Man braucht den persönlichen Austausch mit Menschen, bei dem auch mal knallhart die Wahrheit auf den Tisch kommt und nicht immer nur gestreichelt oder auf die Schulter geklopft wird. Den wichtigsten und engsten Austausch habe ich natürlich mit meiner Frau, aber wenn es am Ende des Tages wieder nur um den Fußball geht, spreche ich natürlich auch mit meinen Freunden darüber. Egal womit man beginnt oder worüber man redet – es endet auch im engsten Kreis ja doch immer alles dort. Beim Fußball.
Was sollen die Menschen denn von Rudi Völler mitnehmen, wenn sie sich diese Doku ansehen? Welches Bild würden Sie denn nach außen hin gerne verkörpern und reflektieren?

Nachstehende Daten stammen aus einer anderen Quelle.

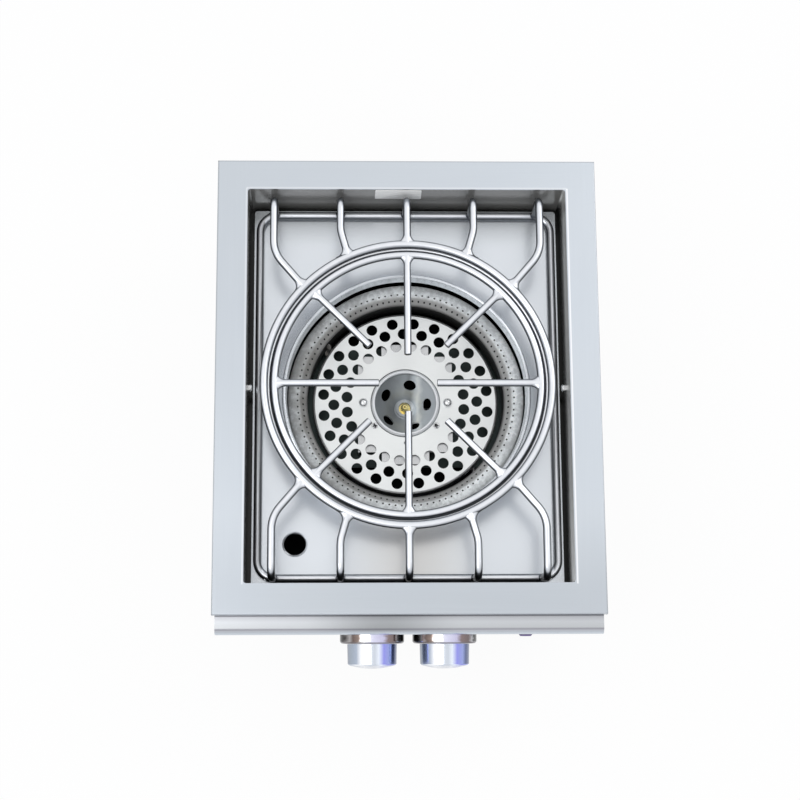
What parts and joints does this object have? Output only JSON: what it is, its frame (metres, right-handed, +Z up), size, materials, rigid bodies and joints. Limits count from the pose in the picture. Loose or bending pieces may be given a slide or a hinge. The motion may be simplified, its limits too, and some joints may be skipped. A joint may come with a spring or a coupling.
{
  "type": "built in side burner",
  "caption": "Drop-in outdoor gas burner: steel rim and liner, lift-out tray, rod grate with a loose wok ring, ring burner, central jet, front panel with two knobs.",
  "frame": {"origin": "middle of the whole object's base, on the underside of the bottom pan", "axes": "+Z up, +Y to the back, +X to the right as seen from the knobs"},
  "size_m": [0.39, 0.5178, 0.245],
  "materials": {
    "brushed_rim": "satin brushed",
    "liner_steel": "bright rolled, darkened by heat",
    "tray_steel": "polished",
    "grate_steel": "electropolished",
    "burner_steel": "satin",
    "disc_steel": "satin",
    "cup_steel": "bright, darkened",
    "bracket_steel": "mill",
    "box_steel": "mill",
    "panel_steel": "satin brushed",
    "chrome_trim": "polished",
    "knob_metal": "polished",
    "glow_lens": "frosted, lit",
    "button_plastic": "satin",
    "black_plastic": "matte",
    "brass": "machined",
    "pipe_steel": "zinc plated",
    "feed_aluminium": "drawn",
    "ceramic": "glazed, sooted",
    "fastener": "plated"
  },
  "bodies": {
    "root": {"top_frame": "brushed_rim", "liner": "liner_steel", "side_studs": "fastener", "outer_box": "box_steel", "bottom_pan": "box_steel", "pan_screws": "fastener", "heat_shield": "box_steel", "ring_burner_cover": "burner_steel", "ring_burner_base": "burner_steel", "ring_standoffs": "bracket_steel", "ring_mixer_tube": "burner_steel", "ring_orifice": "brass", "ring_feed_tube": "feed_aluminium", "diffuser_disc": "disc_steel", "disc_screws": "fastener", "disc_studs": "fastener", "disc_nuts": "fastener", "hat_bracket": "bracket_steel", "burner_bracket": "bracket_steel", "bracket_screws": "fastener", "jet_cup": "cup_steel", "jet_collar": "cup_steel", "jet_orifice": "brass", "jet_holder": "pipe_steel", "jet_feed_tube": "feed_aluminium", "igniter_electrode": "ceramic", "control_panel": "panel_steel", "panel_screws": "fastener", "gas_manifold": "pipe_steel", "inlet_fitting": "brass", "button_housing": "black_plastic", "spark_module": "black_plastic", "left_bezel": "chrome_trim", "left_glow_ring": "glow_lens", "left_valve_bonnet": "brass", "left_valve_body": "brass", "right_bezel": "chrome_trim", "right_glow_ring": "glow_lens", "right_valve_bonnet": "brass", "right_valve_body": "brass"},
    "drip_tray": {"drip_tray": "tray_steel"},
    "grate": {"grate_base_frame": "grate_steel", "grate_legs": "grate_steel", "grate_outer_ring": "grate_steel", "grate_support_ring": "grate_steel"},
    "wok_ring": {"wok_ring": "grate_steel", "wok_prongs": "grate_steel"},
    "left_plug": {"left_valve_plug": "brass"},
    "left_knob": {"left_valve_stem": "pipe_steel", "left_knob": "knob_metal"},
    "right_plug": {"right_valve_plug": "brass"},
    "right_knob": {"right_valve_stem": "pipe_steel", "right_knob": "knob_metal"},
    "light_button": {"light_button": "button_plastic"}
  },
  "joints": [
    {"name": "tray_lift", "type": "slide", "parent": "root", "child": "drip_tray", "axis": [0, 0, 1], "range_m": [0, 0.12]},
    {"name": "grate_lift", "type": "slide", "parent": "drip_tray", "child": "grate", "axis": [0, 0, 1], "range_m": [0, 0.15]},
    {"name": "wok_ring_lift", "type": "slide", "parent": "grate", "child": "wok_ring", "axis": [0, 0, 1], "range_m": [0, 0.1]},
    {"name": "left_knob_turn", "type": "hinge", "parent": "root", "child": "left_plug", "pos_m": [-0.0366, -0.20383, 0.18522], "axis": [0, -0.9925, -0.1219], "range_deg": [0, 210]},
    {"name": "left_knob_push", "type": "slide", "parent": "left_plug", "child": "left_knob", "axis": [0, 0.9925, 0.1219], "range_m": [0, 0.003], "stiffness_N_per_m": 1500, "springref_m": -0.003},
    {"name": "right_knob_turn", "type": "hinge", "parent": "root", "child": "right_plug", "pos_m": [0.0366, -0.20383, 0.18522], "axis": [0, -0.9925, -0.1219], "range_deg": [0, 210]},
    {"name": "right_knob_push", "type": "slide", "parent": "right_plug", "child": "right_knob", "axis": [0, 0.9925, 0.1219], "range_m": [0, 0.003], "stiffness_N_per_m": 1500, "springref_m": -0.003},
    {"name": "light_button_push", "type": "slide", "parent": "root", "child": "light_button", "axis": [0, 0.9925, 0.1219], "range_m": [0, 0.002], "stiffness_N_per_m": 600, "springref_m": -0.002}
  ]
}
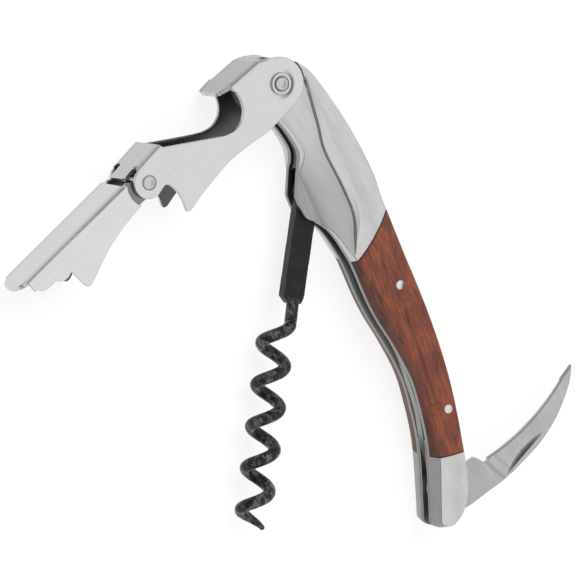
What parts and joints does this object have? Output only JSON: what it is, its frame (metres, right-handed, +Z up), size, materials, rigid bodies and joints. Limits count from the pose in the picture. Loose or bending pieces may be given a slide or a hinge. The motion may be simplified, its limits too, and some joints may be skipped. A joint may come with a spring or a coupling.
{
  "type": "lever corkscrew",
  "caption": "Waiter's corkscrew with a wood-scaled steel handle, folding two-step lever with cap lifter, black coated worm and folding serrated foil cutter.",
  "frame": {"origin": "centre of the lever rivet's flat end, on the plane the corkscrew rests on when it lies on its side", "axes": "+Z up along every hinge pin, through the thickness; +X along the handle from the lever rivet to the tail; +Y towards the handle's back, away from the worm and the lever"},
  "size_m": [0.126, 0.1267, 0.0146],
  "materials": {
    "bolster_steel": "fine brushed stainless steel",
    "lever_steel": "satin folded stainless sheet with soft bends",
    "stamped_steel": "dull stamped steel with sheared edges",
    "blade_steel": "ground steel with a bevelled serrated edge",
    "polished_pins": "polished rivet ends",
    "rosewood": "oiled reddish-brown wood with dark streaks",
    "black_coating": "black non-stick coating over steel wire, slightly mottled"
  },
  "bodies": {
    "handle": {"liner_right": "stamped_steel", "liner_left": "stamped_steel", "head_bolster_right": "bolster_steel", "head_bolster_left": "bolster_steel", "scale_right": "rosewood", "scale_left": "rosewood", "tail_bolster_right": "bolster_steel", "tail_bolster_left": "bolster_steel", "scale_pin_front_right": "polished_pins", "scale_pin_front_left": "polished_pins", "scale_pin_rear_right": "polished_pins", "scale_pin_rear_left": "polished_pins", "head_spacer": "stamped_steel", "back_spring": "stamped_steel", "worm_pin": "polished_pins", "blade_pin": "polished_pins", "spring_pin_front": "polished_pins", "spring_pin_rear": "polished_pins", "lever_rivet": "polished_pins", "lever_washer_right": "polished_pins", "lever_washer_left": "polished_pins"},
    "lever": {"lever_arm": "lever_steel", "hinge_rivet": "polished_pins"},
    "foot": {"lever_foot": "lever_steel"},
    "worm_body": {"worm": "black_coating"},
    "blade_body": {"blade": "blade_steel"}
  },
  "joints": [
    {"name": "lever_fold", "type": "hinge", "parent": "handle", "child": "lever", "pos_m": [0, 0, 0.0073], "axis": [0, 0, 1], "range_deg": [-57, 68.5]},
    {"name": "foot_hinge", "type": "hinge", "parent": "lever", "child": "foot", "pos_m": [0.00535, -0.03984, 0.0073], "axis": [0, 0, 1], "range_deg": [-45, 4]},
    {"name": "worm_fold", "type": "hinge", "parent": "handle", "child": "worm_body", "pos_m": [0.0275, -0.0009, 0.0073], "axis": [0, 0, 1], "range_deg": [-58, 32]},
    {"name": "blade_fold", "type": "hinge", "parent": "handle", "child": "blade_body", "pos_m": [0.1105, 0.0025, 0.0073], "axis": [0, 0, 1], "range_deg": [-100, 68]}
  ],
  "couplings": [
    {"joint": "worm_fold", "follows": "lever_fold", "ratio": 0.46715}
  ]
}
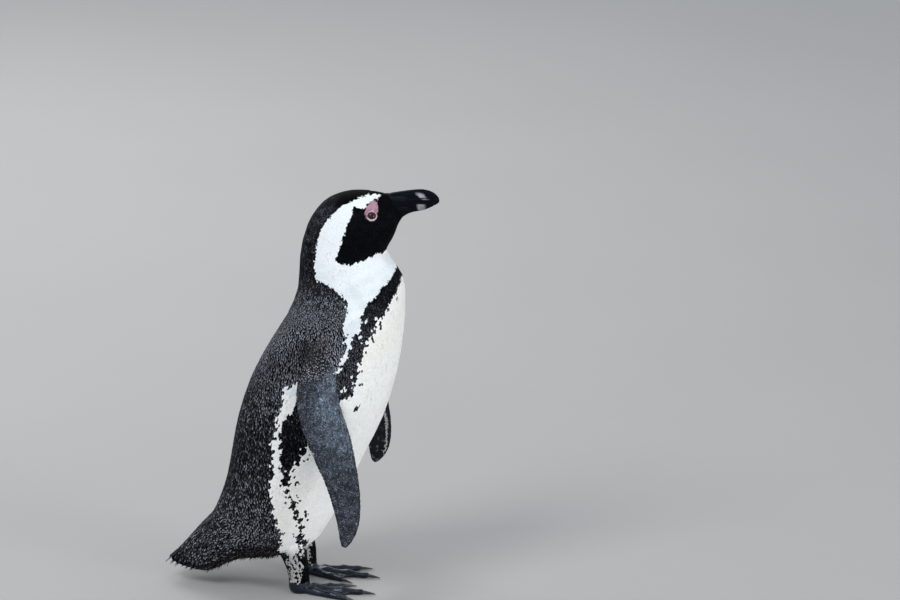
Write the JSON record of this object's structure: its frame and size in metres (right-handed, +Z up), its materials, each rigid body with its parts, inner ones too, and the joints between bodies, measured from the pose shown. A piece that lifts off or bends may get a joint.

Ich hätte leicht verlangen können, dass ich in dieser Doku nur Dinge sehen möchte, wo ich gut aussehe oder jede Antwort toll rüberkommt – aber das ist nicht der Fall und es werden auch keine Dinge verschwiegen. Das sogenannte Skandalinterview mit Waldemar Hartmann, in dem es mir die Sicherungen schoss, oder der Streit mit dem holländischen Spieler Frank Rijkaard, der mich bei der WM 1990 auf dem Feld zweimal bespuckte, sind auch ein Teil der Doku und meines Lebens. Das habe ich auch lange mit meiner Familie besprochen: Wenn man schon so ein Projekt in die Hand nimmt, dann soll man es auch richtig machen. Die Leute müssen mich nicht alle mögen, aber sie können sehen, dass ich privat nicht anders bin als im Beruf und dass bei mir alles ehrlich und ungefiltert ist. Auf die oft zitierten und gezeigten Wutanfälle bin ich nicht stolz. Dass ich in der Küche nur Kaffee zubereiten kann, ist auch keine Heldentat – aber das bin ich, wie ich eben bin.